O último Relatório de Vendas de Produtos Fitofarmacêuticos em Portugal, divulgado pela Direção-Geral de Alimentação e Veterinária (DGAV), mostra que, entre 2004 e 2018, o volume de vendas destes produtos caiu 47%, mas, entre 2017 e 2018, a evolução foi praticamente constante. Alexandra Azevedo, da Quercus, acrescenta, porém, que há um “mercado negro” de fitofarmacêuticos que não está refletido nos números.

Quercus: “Na agricultura continua praticamente tudo por fazer”

Ao Observador, a vice-presidente da Quercus defende que embora o “espírito” da Lei n.º 26/2013 seja o recurso “a abordagens ou técnicas alternativas, tais como as alternativas não químicas aos produtos fitofarmacêuticos”, isso “não está a ser respeitado”. Se um decreto-lei posterior já proíbe, em casos específicos, o uso de pesticidas, “na agricultura continua praticamente tudo por fazer”, acredita.

Um relatório do Tribunal de Contas Europeu sobre a utilização sustentável de produtos fitofarmacêuticos divulgado no ano passado concluiu que “globalmente, a Comissão e os Estados‐Membros tomaram medidas com vista a promover a utilização sustentável de PFF [fitofarmacêuticos]”. Porém, o Tribunal “verificou que se registaram poucos progressos na medição e redução dos riscos nessa matéria“.

Para Alexandra Azevedo, em Portugal a investigação agrária “é cada vez mais residual” e os agricultores estão basicamente entregues ao aconselhamento técnico, de engenheiros e aos vendedores dos produtos químicos. Basicamente só por uma questão de consciência do próprio agricultor, e também da consciência dos consumidores, que vão aumentando a procura por produtos biológicos, é que está a haver essa mudança. Mas é muito gradual”, frisa.

A vice-presidente da Quercus nota que faltam políticas públicas “ativas, de apoio e aposta concreta na agricultura biológica ou outros modos de agricultura menos danosos”. A transição para a agricultura biológica “requer um período de transição que às vezes não é muito fácil”, pelo que o foco deve ser, defende, o acompanhamento do agricultor.

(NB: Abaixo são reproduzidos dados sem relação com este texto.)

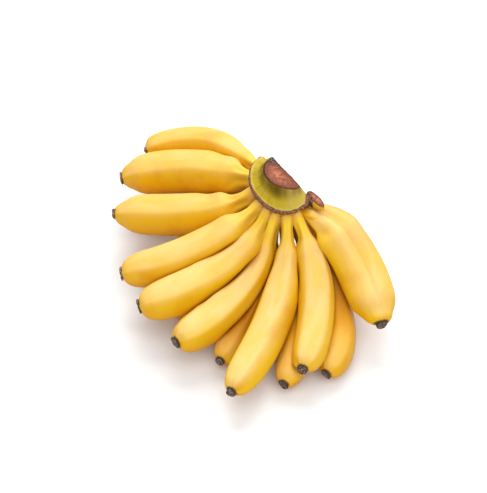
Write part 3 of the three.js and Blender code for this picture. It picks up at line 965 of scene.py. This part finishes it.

O Observador pediu ao Ministério da Agricultura dados sobre a evolução do uso de pesticidas na agricultura nacional e questionou a tutela sobre a data prevista para a criação de legislação que permita implementar a meta do Green Deal, mas aguarda resposta. Em entrevista ao Diário de Notícias em janeiro, a ministra da Agricultura, Maria do Céu Antunes, disse que a ideia é “fazer um questionário a todos os Estados-membros e — numa reunião que está prevista a acontecer em abril, em Portugal –, trabalhar esta dimensão e substituir a luta química pela luta biológica. E, portanto, temos de ter legislação comunitária — que ainda não existe — e estamos conscientes que a produção de alimentos seguros também passa por incorporar esta redução de pesticidas, fitofármacos, fertilizantes”.